++++ Data shown ++++

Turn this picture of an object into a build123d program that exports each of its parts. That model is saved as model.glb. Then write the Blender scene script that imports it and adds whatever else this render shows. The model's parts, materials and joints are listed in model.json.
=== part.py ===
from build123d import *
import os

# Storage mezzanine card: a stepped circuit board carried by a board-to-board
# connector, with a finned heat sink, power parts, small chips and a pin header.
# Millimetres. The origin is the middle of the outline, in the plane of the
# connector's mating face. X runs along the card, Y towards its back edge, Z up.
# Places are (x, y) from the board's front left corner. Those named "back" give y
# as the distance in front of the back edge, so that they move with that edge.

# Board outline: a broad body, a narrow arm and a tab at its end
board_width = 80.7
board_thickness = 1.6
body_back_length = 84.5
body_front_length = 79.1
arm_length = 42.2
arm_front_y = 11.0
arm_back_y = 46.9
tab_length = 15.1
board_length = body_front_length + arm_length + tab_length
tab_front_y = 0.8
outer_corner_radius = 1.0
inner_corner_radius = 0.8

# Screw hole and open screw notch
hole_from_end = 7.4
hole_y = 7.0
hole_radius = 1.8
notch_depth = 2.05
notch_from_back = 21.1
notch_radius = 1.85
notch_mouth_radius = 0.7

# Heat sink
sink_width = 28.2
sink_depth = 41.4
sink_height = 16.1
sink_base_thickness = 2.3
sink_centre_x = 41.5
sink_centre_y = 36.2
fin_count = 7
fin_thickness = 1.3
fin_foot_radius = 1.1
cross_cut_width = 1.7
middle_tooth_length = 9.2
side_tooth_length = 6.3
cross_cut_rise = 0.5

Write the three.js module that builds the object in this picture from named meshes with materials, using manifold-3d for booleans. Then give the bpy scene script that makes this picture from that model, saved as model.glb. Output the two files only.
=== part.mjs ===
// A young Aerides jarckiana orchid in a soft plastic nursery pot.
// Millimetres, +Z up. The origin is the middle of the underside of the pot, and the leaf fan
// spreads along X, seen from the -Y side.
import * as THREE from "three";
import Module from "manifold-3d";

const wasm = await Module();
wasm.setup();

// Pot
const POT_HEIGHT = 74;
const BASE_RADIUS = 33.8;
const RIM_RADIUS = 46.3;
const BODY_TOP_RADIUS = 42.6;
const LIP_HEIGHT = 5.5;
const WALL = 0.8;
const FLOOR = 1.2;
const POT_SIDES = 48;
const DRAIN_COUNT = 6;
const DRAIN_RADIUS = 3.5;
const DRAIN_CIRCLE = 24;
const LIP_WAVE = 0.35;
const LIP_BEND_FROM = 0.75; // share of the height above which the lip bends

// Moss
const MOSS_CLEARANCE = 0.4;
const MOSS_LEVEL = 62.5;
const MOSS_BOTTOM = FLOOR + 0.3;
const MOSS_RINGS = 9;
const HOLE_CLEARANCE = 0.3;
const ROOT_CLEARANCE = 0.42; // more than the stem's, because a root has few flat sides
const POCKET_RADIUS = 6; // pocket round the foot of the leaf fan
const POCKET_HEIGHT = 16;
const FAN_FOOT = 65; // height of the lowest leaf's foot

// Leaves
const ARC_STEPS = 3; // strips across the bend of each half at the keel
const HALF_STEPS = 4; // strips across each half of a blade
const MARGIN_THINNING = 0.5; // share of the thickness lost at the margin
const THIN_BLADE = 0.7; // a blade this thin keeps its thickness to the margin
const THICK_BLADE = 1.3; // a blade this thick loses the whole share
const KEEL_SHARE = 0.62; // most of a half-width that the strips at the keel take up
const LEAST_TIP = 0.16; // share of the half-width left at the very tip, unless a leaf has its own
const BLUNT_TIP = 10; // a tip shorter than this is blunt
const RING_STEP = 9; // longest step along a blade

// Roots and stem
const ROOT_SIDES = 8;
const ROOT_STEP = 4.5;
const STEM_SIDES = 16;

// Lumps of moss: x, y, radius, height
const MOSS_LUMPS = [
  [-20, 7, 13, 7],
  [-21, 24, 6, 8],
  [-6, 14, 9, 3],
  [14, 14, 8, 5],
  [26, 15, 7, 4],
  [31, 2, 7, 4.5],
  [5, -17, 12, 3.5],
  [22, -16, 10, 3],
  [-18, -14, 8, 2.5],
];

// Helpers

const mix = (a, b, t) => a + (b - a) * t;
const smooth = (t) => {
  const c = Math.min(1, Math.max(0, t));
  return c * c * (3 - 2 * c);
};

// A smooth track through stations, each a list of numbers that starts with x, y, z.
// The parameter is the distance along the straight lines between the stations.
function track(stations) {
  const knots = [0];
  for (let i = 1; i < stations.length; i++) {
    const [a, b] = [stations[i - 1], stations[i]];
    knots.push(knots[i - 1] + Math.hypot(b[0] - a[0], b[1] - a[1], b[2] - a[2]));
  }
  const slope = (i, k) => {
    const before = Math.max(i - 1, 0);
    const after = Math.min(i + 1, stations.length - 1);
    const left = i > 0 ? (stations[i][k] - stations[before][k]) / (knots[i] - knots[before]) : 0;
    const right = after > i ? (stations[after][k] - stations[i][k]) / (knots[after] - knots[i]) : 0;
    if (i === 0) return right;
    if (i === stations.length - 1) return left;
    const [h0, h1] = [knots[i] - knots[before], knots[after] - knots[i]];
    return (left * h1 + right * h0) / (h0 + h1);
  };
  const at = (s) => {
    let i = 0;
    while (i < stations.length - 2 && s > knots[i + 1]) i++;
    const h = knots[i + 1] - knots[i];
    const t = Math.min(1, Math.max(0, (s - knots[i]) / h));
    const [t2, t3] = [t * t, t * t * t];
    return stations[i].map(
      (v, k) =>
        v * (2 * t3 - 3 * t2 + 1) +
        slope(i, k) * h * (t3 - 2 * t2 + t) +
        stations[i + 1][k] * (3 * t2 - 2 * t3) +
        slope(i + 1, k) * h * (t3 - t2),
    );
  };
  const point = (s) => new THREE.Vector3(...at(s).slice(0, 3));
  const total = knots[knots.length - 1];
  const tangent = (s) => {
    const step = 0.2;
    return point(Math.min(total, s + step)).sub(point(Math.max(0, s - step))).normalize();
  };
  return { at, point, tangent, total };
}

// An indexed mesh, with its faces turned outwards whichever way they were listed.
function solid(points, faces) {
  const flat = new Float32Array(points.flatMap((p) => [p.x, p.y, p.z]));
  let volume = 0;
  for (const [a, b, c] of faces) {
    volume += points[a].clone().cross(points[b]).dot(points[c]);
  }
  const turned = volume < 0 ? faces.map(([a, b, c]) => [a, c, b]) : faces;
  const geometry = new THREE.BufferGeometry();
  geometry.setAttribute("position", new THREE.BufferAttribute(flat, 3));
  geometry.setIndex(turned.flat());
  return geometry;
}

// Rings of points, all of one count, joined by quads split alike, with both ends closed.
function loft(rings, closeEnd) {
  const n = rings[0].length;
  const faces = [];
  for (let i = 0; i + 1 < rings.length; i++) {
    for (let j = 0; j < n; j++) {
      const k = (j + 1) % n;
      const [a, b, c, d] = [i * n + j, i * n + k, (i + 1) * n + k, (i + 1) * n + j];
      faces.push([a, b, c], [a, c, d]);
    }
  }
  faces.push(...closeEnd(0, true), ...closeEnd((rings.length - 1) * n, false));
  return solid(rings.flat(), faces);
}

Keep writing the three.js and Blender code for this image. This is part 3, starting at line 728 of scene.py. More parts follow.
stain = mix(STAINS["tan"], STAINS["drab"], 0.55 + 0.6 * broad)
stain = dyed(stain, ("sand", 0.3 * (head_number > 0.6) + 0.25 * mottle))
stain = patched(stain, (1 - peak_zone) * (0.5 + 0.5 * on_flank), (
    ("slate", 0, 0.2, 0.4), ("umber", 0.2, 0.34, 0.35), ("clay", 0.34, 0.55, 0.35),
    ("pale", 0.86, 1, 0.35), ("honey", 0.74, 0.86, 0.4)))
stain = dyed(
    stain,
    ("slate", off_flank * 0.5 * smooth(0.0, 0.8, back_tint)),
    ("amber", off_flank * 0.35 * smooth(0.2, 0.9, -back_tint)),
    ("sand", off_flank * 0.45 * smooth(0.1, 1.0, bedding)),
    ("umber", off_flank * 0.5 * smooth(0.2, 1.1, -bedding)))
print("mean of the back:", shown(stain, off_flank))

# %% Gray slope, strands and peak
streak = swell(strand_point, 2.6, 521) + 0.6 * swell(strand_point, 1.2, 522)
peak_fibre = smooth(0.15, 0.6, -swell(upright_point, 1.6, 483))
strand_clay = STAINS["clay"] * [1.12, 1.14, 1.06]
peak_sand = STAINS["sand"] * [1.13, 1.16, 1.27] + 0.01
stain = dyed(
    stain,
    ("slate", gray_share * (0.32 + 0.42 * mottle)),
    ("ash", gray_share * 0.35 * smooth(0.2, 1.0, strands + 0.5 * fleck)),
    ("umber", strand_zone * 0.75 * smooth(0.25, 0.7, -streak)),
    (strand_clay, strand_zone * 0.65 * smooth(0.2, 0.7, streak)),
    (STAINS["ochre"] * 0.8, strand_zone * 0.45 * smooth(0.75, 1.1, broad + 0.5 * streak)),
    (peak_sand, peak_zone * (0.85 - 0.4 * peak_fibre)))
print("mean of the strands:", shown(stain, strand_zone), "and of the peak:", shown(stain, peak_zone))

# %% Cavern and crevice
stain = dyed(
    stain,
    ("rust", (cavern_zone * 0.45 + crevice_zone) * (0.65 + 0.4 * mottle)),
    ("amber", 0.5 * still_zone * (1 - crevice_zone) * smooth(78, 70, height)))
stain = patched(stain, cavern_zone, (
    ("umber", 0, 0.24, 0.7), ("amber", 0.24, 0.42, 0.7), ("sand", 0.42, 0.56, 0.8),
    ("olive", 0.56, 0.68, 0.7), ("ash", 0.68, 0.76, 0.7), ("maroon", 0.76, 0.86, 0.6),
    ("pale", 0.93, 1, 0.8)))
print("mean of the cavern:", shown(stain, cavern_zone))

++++

**Exercise details:** How many lines in the entries contain the string "listed"? Answer with the number only.

**Written solution:** 2